The Wesleyan chapel in Castlethorpe was opened in 1811. The old chapel was small, merely a room 26 ft long by 20 ft wide, and it was once described as a ‘right little tight little’ place.

With the spread and popularity of Methodism in the village, the chapel became far too small for the needs of the congregation.

It was enlarged in 1888 and commemorative foundation stones were laid on 11 July 1888 by Captain Edmund Hope Verney, a former naval captain, and William Grimes, who was described as ‘the founder of Wesleyan Methodism in the village’ and who had seen the opening of the original chapel 77 years before.
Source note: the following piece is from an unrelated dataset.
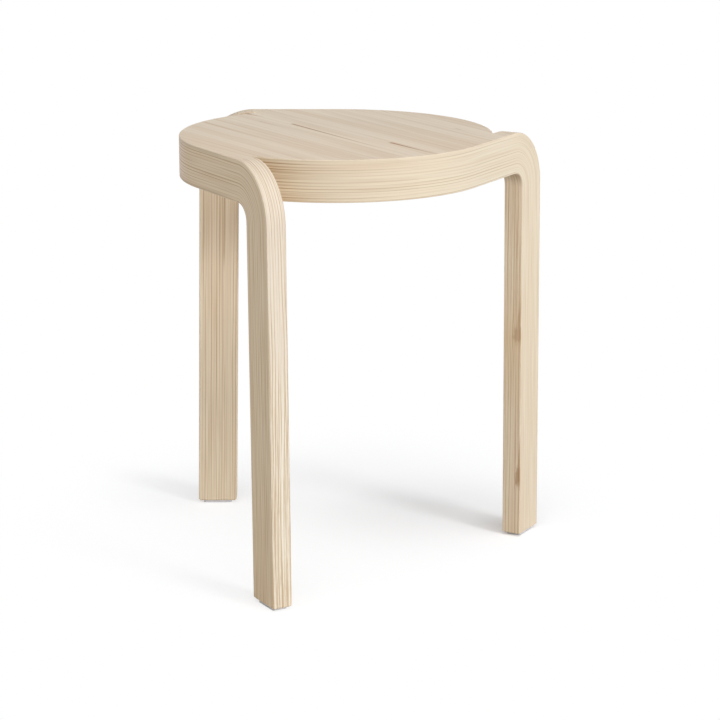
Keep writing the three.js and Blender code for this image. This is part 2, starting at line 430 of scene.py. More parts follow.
def ring_solid(name, outline, rows):
    """A closed piece from an outline that is repeated at each row and capped at both ends.
    A row is its inset, its height and how much it belongs to the edge: 1 on an edge, 0 on a face."""
    solid = bmesh.new()
    grain = solid.loops.layers.float_vector.new("grain")
    edge = solid.loops.layers.float.new("edge")
    rings = []
    for inset, height, _ in rows:
        spans = outline(inset, height)
        corners = [point for span in spans for point in span[:-1]]
        rings.append([solid.verts.new((x, y, height)) for x, y, _ in corners])
    spans = outline(rows[0][0], rows[0][1])
    lengths = [(start[2], end[2]) for span in spans for start, end in zip(span, span[1:])]
    count = len(lengths)
    for row, (low, high) in enumerate(zip(rings, rings[1:])):
        for i, (start, end) in enumerate(lengths):
            after = (i + 1) % count
            face = solid.faces.new((low[i], low[after], high[after], high[i]))
            for loop, along, level in zip(face.loops, (start, end, end, start), (row, row, row + 1, row + 1)):
                depth = SEAT_CENTRE.z - rows[level][1]
                loop[grain] = (along, 0.0, depth)
                loop[edge] = rows[level][2]
    solid.faces.new(list(reversed(rings[0])))
    solid.faces.new(rings[-1])
    mesh = bpy.data.meshes.new(name)
    solid.to_mesh(mesh)
    solid.free()
    return added(name, mesh)


def rounding_row(start, rise, turn):
    """One row of a rounded edge that starts at a height and rises or falls by its radius."""
    return abs(rise) * (1 - math.cos(turn)), start + rise * math.sin(turn), math.cos(turn) ** 2


def rounded_rows(bottom, top, rounding, round_bottom=True, round_top=True):
    """Rows of a plate whose outer edges are rounded below, above or both."""
    turns = [i / ROUNDING_STEPS * math.pi / 2 for i in range(ROUNDING_STEPS + 1)]
    low = [rounding_row(bottom + rounding, -rounding, turn) for turn in reversed(turns)]
    high = [rounding_row(top - rounding, rounding, turn) for turn in turns]
    return (low if round_bottom else [(0.0, bottom, 1.0)]) + (high if round_top else [(0.0, top, 1.0)])


def settle(piece):
    """The mesh that the piece's modifiers make becomes its own mesh."""
    depsgraph = bpy.context.evaluated_depsgraph_get()
    evaluated = piece.evaluated_get(depsgraph)
    mesh = bpy.data.meshes.new_from_object(evaluated, preserve_all_data_layers=True, depsgraph=depsgraph)
    piece.modifiers.clear()
    piece.data = mesh
    mesh.name = piece.name
    return piece


def cut_away(piece, name, outline, rows, along=0.0):
    """Cuts a hollow out of a piece, in the shape of an outline and its rows."""
    cutter = ring_solid(name, outline, rows)
    cutter.location.x = along
    cut = piece.modifiers.new(name, "BOOLEAN")
    cut.object = cutter
    cut.solver = "EXACT"
    bpy.context.view_layer.update()
    settle(piece)
    bpy.data.objects.remove(cutter)


def smooth(piece):
    """Round faces shade smoothly, flat ones stay flat, and corners stay crisp."""
    mesh = piece.data
    solid = bmesh.new()
    solid.from_mesh(mesh)
    bmesh.ops.recalc_face_normals(solid, faces=solid.faces)
    solid.to_mesh(mesh)
    solid.free()
    mesh.shade_smooth()
    mesh.set_sharp_from_angle(angle=SHARP_ANGLE)
    piece.modifiers.new("weighted_normals", "WEIGHTED_NORMAL").keep_sharp = True
    settle(piece)


def finished(piece, nodes):
    """Smooths a piece, which rides on the stool and stands for its CAD nodes."""
    smooth(piece)
    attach(piece, "root")
    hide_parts(*nodes)


# The socket that takes each type of value
SOCKET_TYPES = {
    float: "NodeSocketFloat",
    int: "NodeSocketInt",
    tuple: "NodeSocketVector",
    bpy.types.Object: "NodeSocketObject",
    bpy.types.Material: "NodeSocketMaterial",
}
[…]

Captain Verney placed a £5 note on his stone and said it was the first foundation stone he had ever laid. He recalled his time as a midshipman in the Crimea War and spoke of his visits to the trenches in Sebastopol. He then said Methodists in Castlethorpe were engaged in a great war that would last as long as life. To cheers he said it would always be battle of good against evil, of all the powers of strength of good and upright men and women against all the evil influences of the world.

Before the ceremony a short prayer meeting was held an improvised plank and canvas tabernacle erected close by, and short financial statement was made by the Rev. J. Harris, superintendent of the circuit.

The chapel was extended on the north side, and completed extended chapel was opened in October 1888. The architect was W Poole of Woburn Sands and the contractor was T Islip of Northampton.

Four years earlier, Margaret Verney, later Lady Verney, had laid the foundation stone of the Congregational Church in Winslow in 1884. Captain Edmund Hope Verney (1838-1910) had been the MP Buckinghamshire (1885-1886), and would later become the MP for Buckingham (1889-1891). His stepmother was a sister of Florence Nightingale, and Verney, and he was a Liberal politician who supported Irish Home Rule.

But Verney, who spoke so morally as he laid one of the foundation stones for Castlethorpe Methodist Church in 1888, was expelled from the House of Commons in 1891 and his name was removed from the naval list after he pleaded guilty and was convicted of procuring a girl under 21 years of age, Nellie Maud Baskett, for immoral purposes and was jailed for a year.

After his release from prison he became Sir Edmund Hope Verney in 1894 when he succeeded to his father’s title of baronet.

However, with declining congregations, the last service was held in the chapel on 20 May 1979 before it closed. The chapel was subsequently sold and used as a domestic residence for a time until it became the Acorn Nursery in 1989.

Today, the nearest Methodist churches to Castlethorpe today are in Hanslope, Wolverton, Stony Stratford and Deanshanger.